When Charles visits his grandma in the country, he misses the excitement and noise of the big city and wants to go home. Charles tries to adapt to his new environment by making his own noise. Charles solves his problem and is enjoying his time with his grandma and can’t wait for his next visit!

Adding how the character solves the problem makes the query stronger.

If the seven sentences or less doesn’t work for you, use the number that you need to answer the above questions, but keep the pitch to two or three short paragraphs.

Friday, September 30, 2022

Writing in Verse

Writing is hard, no matter what age group you write for, and writing in verse is even harder.

Here’s why: the rhyme and meter has to be perfect; the story still needs a narrative arc with increasing tension, the main character needs to solve the problem and the story needs a satisfying ending; and many times, the writer focuses on the rhyme and meter that the story elements are left behind.

You may say what about books that are lists, there is no narrative arc, no main problem for the character to solve, it is simply a list.
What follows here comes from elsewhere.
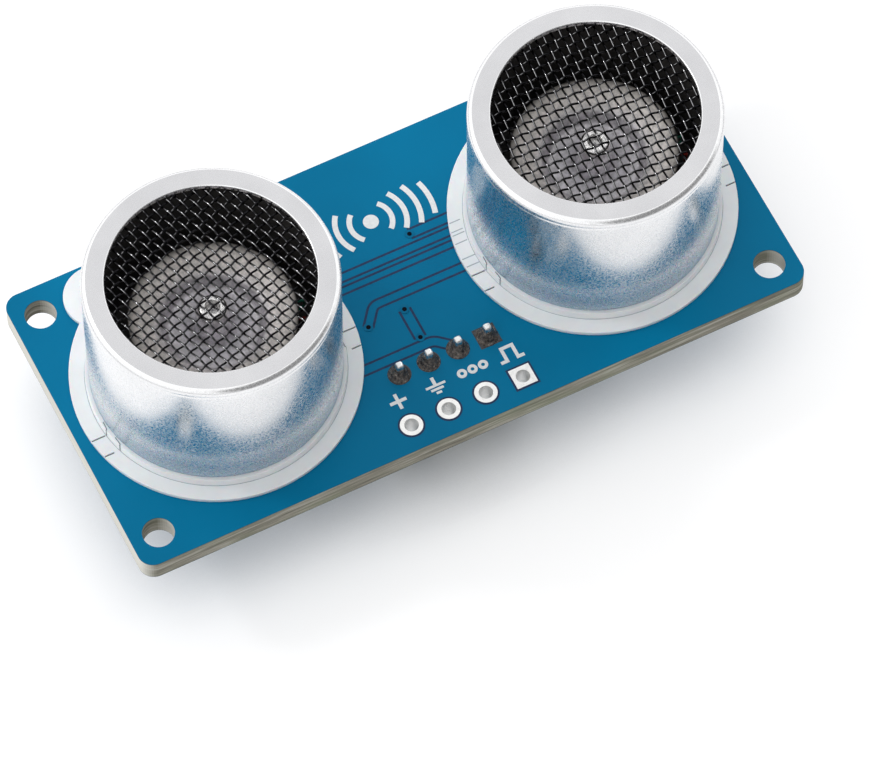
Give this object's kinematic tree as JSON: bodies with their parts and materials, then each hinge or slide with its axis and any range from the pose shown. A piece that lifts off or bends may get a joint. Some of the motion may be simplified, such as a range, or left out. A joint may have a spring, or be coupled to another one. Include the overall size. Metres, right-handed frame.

A list it is, but those books are written by award-winning authors whose books are bestsellers.

For example, Duck & Goose How Are You Feeling? by author illustrator Tad Hills, as the title suggests, several emotions are illustrated – selfish, proud, frustrated, and others. His books are sweet and charming with name and character recognition.

I read some authors that write in verse, write out the story in prose first. Once they are satisfied that the story has all of the story elements, and has been revised and revised, then they work on the rhyme and meter.

In addition to studying stories in verse and reading books on craft, I suggest reading reviews on Amazon (School Library Journal), Kirkus Reviews and Betsy Bird’s blog.

I feel book reviews from reputable sources are a teaching moment. They tell us what they liked about the story and /or what was lacking and what was excellent. Whether you write in verse or prose, it’s all about the story.